To this cultural melting pot of university students and preoccupied businesspeople he offered a word of truth, hope, and kindness. This is what I had to grapple with. In spite of his dress, diet, and demeanor, the street preacher spoke the truth. And he did so with both passion and compassion.
The Day of the Lord
My wife and I were in the university neighborhood for a joyous occasion: Our son and his wife were having their first baby. He was born in the Medical Center on the campus of the University of Washington. They named him Malachi. He was born into a world of attending nurses, busy doctors, and gloating grandparents.
Even though Malachi is too young to appreciate all the technological advances that aided his delivery, someday he will. Toys, telephones, and computers await him. It won’t be long until he is knee-deep in techno. All of that does not concern me, though. I am most concerned that he will get the simple message of the street preacher: That God is love and all who call upon him will be reconciled to him.
Of course all Christians can’t become street preachers. Each of us has his own audience, his own approach. What I am most concerned for is the freedom granted the preacher to claim his public venue. It is all too possible that the greatest tyranny will come from people who consider the street preacher an unsavory character, an affront to our social sensitivities. That was me until I met him. Let’s keep the street preacher free.

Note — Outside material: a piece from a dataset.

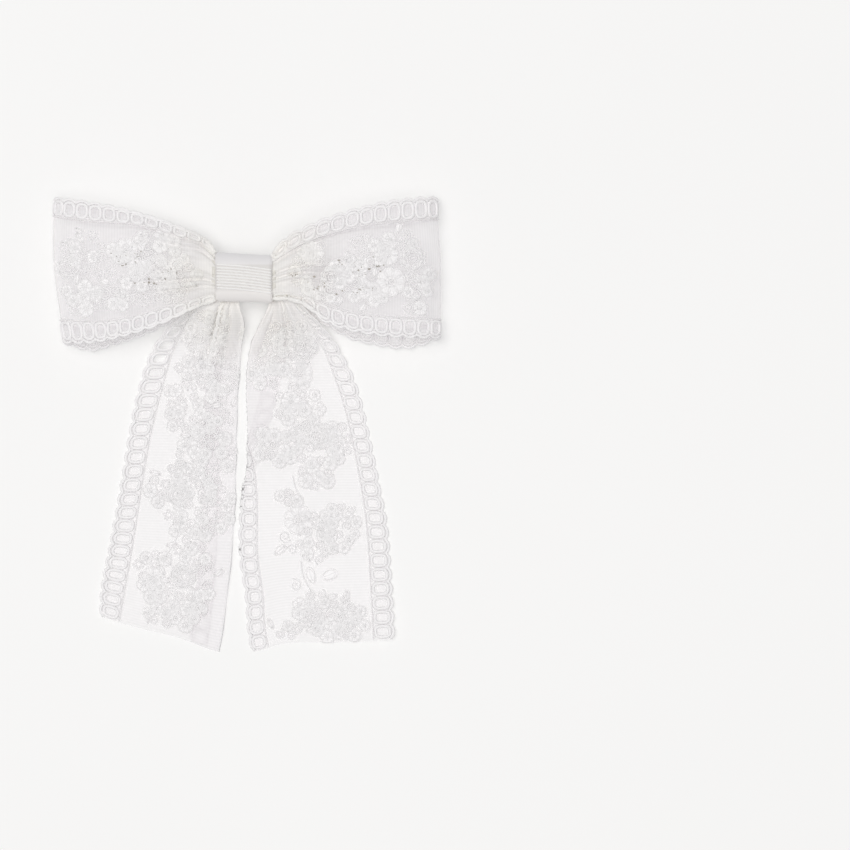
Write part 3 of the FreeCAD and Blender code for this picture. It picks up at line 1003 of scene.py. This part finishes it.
def make_wrap_ribs(material):
    """The raised cross ribs of the wrap's front, sloping down to the right."""
    sheaf = Sheaf()
    for index in range(WRAP_RIBS):
        offset = (index - (WRAP_RIBS - 1) / 2) * WRAP_RIB_PITCH
        x = np.linspace(WRAP_LOW[0] + 0.4, WRAP_HIGH[0] - 0.3, 40)
        y = offset - 0.16 - 0.1 * x - 0.004 * x**2
        z = [KNOT_Z + wrap_front(a, b) + 0.03 for a, b in zip(x, y)]
        wire(sheaf, np.column_stack([x, y, z]), WRAP_RIB_RADIUS)
    piece = sheaf.write("centre_wrap_ribs", material)
    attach(piece, "bow")


def make_waist(material):
    """The ribbon's layers gathered into pleats, filling the wrap from end to end."""
    columns, around = 44, 220
    x = np.linspace(WRAP_LOW[0] - 0.9, WRAP_HIGH[0] + 0.9, columns)
    turn = full_circle(around)
    points = np.zeros((columns, around, 3))
    for index, place in enumerate(x):
        pleats = 0.22 * np.sin(17 * turn + 0.5 * np.sin(0.4 * place)) + 0.1 * np.sin(29 * turn)
        y = (WRAP_HALF_Y - 1.15 + pleats) * np.cos(turn) - WRAP_TILT * place
        z = (WRAP_HALF_Z - 1.15 + pleats) * np.sin(turn)
        points[index] = np.column_stack([0 * y + place, y, KNOT_Z + z])
    faces = grid_faces(columns, around, wrap_columns=True) + end_caps(columns, around)
    sheaf = Sheaf()
    sheaf.add(points.reshape(-1, 3), faces)
    piece = sheaf.write("gathered_pleats", material)
    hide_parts("gathered_waist")
    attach(piece, "bow")


# -------- the clip

def make_spring(material):
    """The torsion spring: a coil round the pin, one leg on each jaw."""
    high = box_mm("clip_spring")[1]
    leg_points = 24
    wire_radius = 0.22
    coil_radius = (PIN_HIGH[2] - PIN_LOW[2]) / 2 + wire_radius + 0.12
    turns = 5.5
    steps = 260
    angle = np.linspace(0, TURN * turns, steps) + math.pi / 2
    half = turns * 0.25
    y = np.linspace(-half, half, steps)
    x = PIN_X + coil_radius * np.cos(angle)
    coil = np.column_stack([x, y, PIN_Z - coil_radius * np.sin(angle)])
    tip_x = high[0] - wire_radius
    first = np.linspace((tip_x, *coil[0, 1:]), coil[0], leg_points)
    last = np.linspace(coil[-1], (tip_x, *coil[-1, 1:]), leg_points)
    path = np.vstack([first[:-1], coil, last[1:]])
    sheaf = Sheaf()
    wire(sheaf, path, wire_radius)
    piece = sheaf.write("torsion_spring", material)
    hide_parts("clip_spring")
    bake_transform(piece)


def finish_cad_nodes():
    steel = steel_material("nickel_plate", (0.74, 0.73, 0.71), 900.0)
    glue = glue_material()
    sewing = plain_thread("sewing_thread", (0.86, 0.85, 0.82), 0.3, 0.6)
    finishes = {"clip_upper_jaw": steel, "clip_lower_jaw": steel, "clip_hinge_pin": steel,
                "knot_glue": glue, "clip_glue": glue, "gathering_thread": sewing}
    for name, material in finishes.items():
        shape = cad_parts[name].data
        shape.materials.clear()
        shape.materials.append(material)


# -------- putting the bow together

def move_with(tail, made):
    """Loops are attached to the bow; a tail's pieces only have their transform baked into their
    meshes.
    """
    for piece in made:
        if tail is None:
            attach(piece, "bow")
        else:
            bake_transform(piece)


def trim(name, ribbon, end, thread, cords):
    """Edging and cord along both sides, up to a little before each end of the ribbon."""
    made = []
    span = (0.5, ribbon.length - end)
    for side, word in ((-1, "lower"), (1, "upper")):
        made.append(edging(f"{name}_{word}_edging", ribbon, side, span, thread))
        made.append(cord(f"{name}_{word}_cord", ribbon, side, span, cords))
    return made


def make_loop(name, ribbon, embroider, gaps, finishes):
    organza, thread, cords, shade = finishes
    cloth = cloth_sheet(f"{name}_organza", ribbon, organza)
    sewn = trim(name, ribbon, 0.5, thread, cords)
    sewn.append(embroider(ribbon, thread))
    # The gaps pieces are dots of painted shade inside the gathers.
    sewn.append(painted_shade_specks(f"{name}_gaps", ribbon, gaps, shade))
    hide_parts(name)
    move_with(None, [cloth] + sewn)


def make_tail(name, ribbon, embroider, open_net, finishes):
    organza, thread, cords, _ = finishes
    cloth = cloth_sheet(f"{name}_organza", ribbon, organza, open_net)
    sewn = trim(name, ribbon, 0.4, thread, cords)
    sewn.append(embroider(ribbon, thread))
    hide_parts(f"{name}_root", name)
    move_with(f"{name}_end", [cloth] + sewn)


def make_bow():
    organza = organza_material()
    # The near colours are creamier and a little darker: partly the yarn's tint and partly painted
    # shade at the knot.
    thread = thread_material("embroidery_thread", (0.985, 0.972, 0.94), (0.99, 0.98, 0.985),
                             0.22, 0.6)
    cords = thread_material("satin_cord", (0.975, 0.962, 0.94), (0.98, 0.965, 0.972), 0.3, 0.5)
    # painted shade: a dark brown-grey yarn for the dots that stand in for shadow inside the gathers
    shade = thread_material("painted_shade_dots", (0.50, 0.45, 0.38), (0.45, 0.42, 0.38), 0.3, 0.8)
    finishes = (organza, thread, cords, shade)
    # Where the dots of painted shade lie on each loop.
    left_shade_specks = [(-35.5, 5.0, 1.6, 1.2, 7), (-30.5, 5.5, 0.7, 2.2, 9), (-22.0, 1.0, 1.6, 1.2, 7),
                 (-26.5, -1.2, 2.6, 0.7, 9), (-28.5, -2.2, 1.2, 1.0, 4)]
    right_shade_specks = [(21.0, -2.6, 2.2, 0.9, 7), (33.5, 2.2, 1.6, 1.6, 10), (38.0, 3.0, 0.8, 1.6, 9),
                  (33.5, -3.4, 3.0, 0.9, 12), (27.5, 3.6, 1.8, 0.9, 5), (14.5, 0.8, 1.8, 0.3, 6)]
    make_tail("left_tail", left_tail_shape(), embroider_left_tail, 26.0, finishes)
    make_tail("right_tail", right_tail_shape(), embroider_right_tail, 0.0, finishes)
    make_loop("left_loop", left_loop_shape(), embroider_left_loop, left_shade_specks, finishes)
    make_loop("right_loop", right_loop_shape(), embroider_right_loop, right_shade_specks, finishes)
    make_waist(plain_thread("pleated_lace", (0.84, 0.82, 0.77), 0.4, 0.6))
    make_wrap(grosgrain_material())
    make_wrap_ribs(plain_thread("grosgrain_ribs", (0.985, 0.975, 0.965), 0.2, 0.4))
    make_spring(steel_material("spring_wire", (0.66, 0.65, 0.64), 1500.0))
    finish_cad_nodes()


# -------- camera, floor and light

def make_camera():
    """Straight above the table, with a long lens. The bow lies left of the view's middle."""
    width_seen = 246.5
    height = 1200.0
    middle = (51.8, -42.3)
    data = bpy.data.cameras.new("camera")
    data.sensor_width = 36.0
    data.lens = data.sensor_width * height / width_seen
    data.clip_start, data.clip_end = 0.05, 10.0
    camera = bpy.data.objects.new("camera", data)
    camera.location = (middle[0] * MM, middle[1] * MM, height * MM)
    put_in_scene(camera)
    bpy.context.scene.camera = camera


def make_floor():
    half = 8.0
    mesh = bpy.data.meshes.new("floor")
    corners = [(-half, -half, 0), (half, -half, 0), (half, half, 0), (-half, half, 0)]
    mesh.from_pydata(corners, [], [(0, 1, 2, 3)])
    floor = bpy.data.objects.new("floor", mesh)
    mesh.materials.append(floor_material())
    put_in_scene(floor)


def area_light(name, place, power):
    """A square softbox aimed at the bow, in metres and watts."""
    data = bpy.data.lights.new(name, "AREA")
    data.shape = "SQUARE"
    data.size = 1.1
    data.energy = power
    data.color = (1.0, 0.99, 0.965)
    lamp = bpy.data.objects.new(name, data)
    lamp.location = place
    direction = Vector((0, -0.03, 0)) - Vector(place)
    lamp.rotation_euler = direction.to_track_quat("-Z", "Y").to_euler()
    put_in_scene(lamp)


def make_light():
    world = bpy.data.worlds.new("studio")
    world.use_nodes = True
    background = world.node_tree.nodes["Background"]
    set_inputs(background, {"Color": (0.98, 0.98, 1.0, 1.0), "Strength": 0.48})
    scene = bpy.context.scene
    scene.world = world
    area_light("softbox", (-0.5, 0.35, 2.4), 20.8)
    area_light("fill", (0.1, -0.3, 2.4), 12.7)
    scene.view_settings.view_transform = "Standard"
    scene.cycles.max_bounces = 24
    scene.cycles.diffuse_bounces = 16
    scene.cycles.transparent_max_bounces = 24


make_camera()
make_floor()
make_light()
make_bow()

God closed out the Old Testament with words to Malachi, the street preacher. In the last chapter he instructed the people that one more street preacher would precede the coming of the Lord. “See, I will send you the prophet Elijah before the great and dreadful day of the Lord comes” (Malachi 4:5).
The day of the Lord is to be a time of reconciliation: “He will turn the hearts of the fathers to their children, and the hearts of the children to their fathers” (Malachi 4:6). That’s a message we can stand to have repeated. The day of the Lord, and every day for that matter, is a day of reconciliation born of and grounded in the reality of God’s love.
I hope my little Malachi gets to hear that message.
Don Henderson is a retired minister who lives in Emmett, Idaho.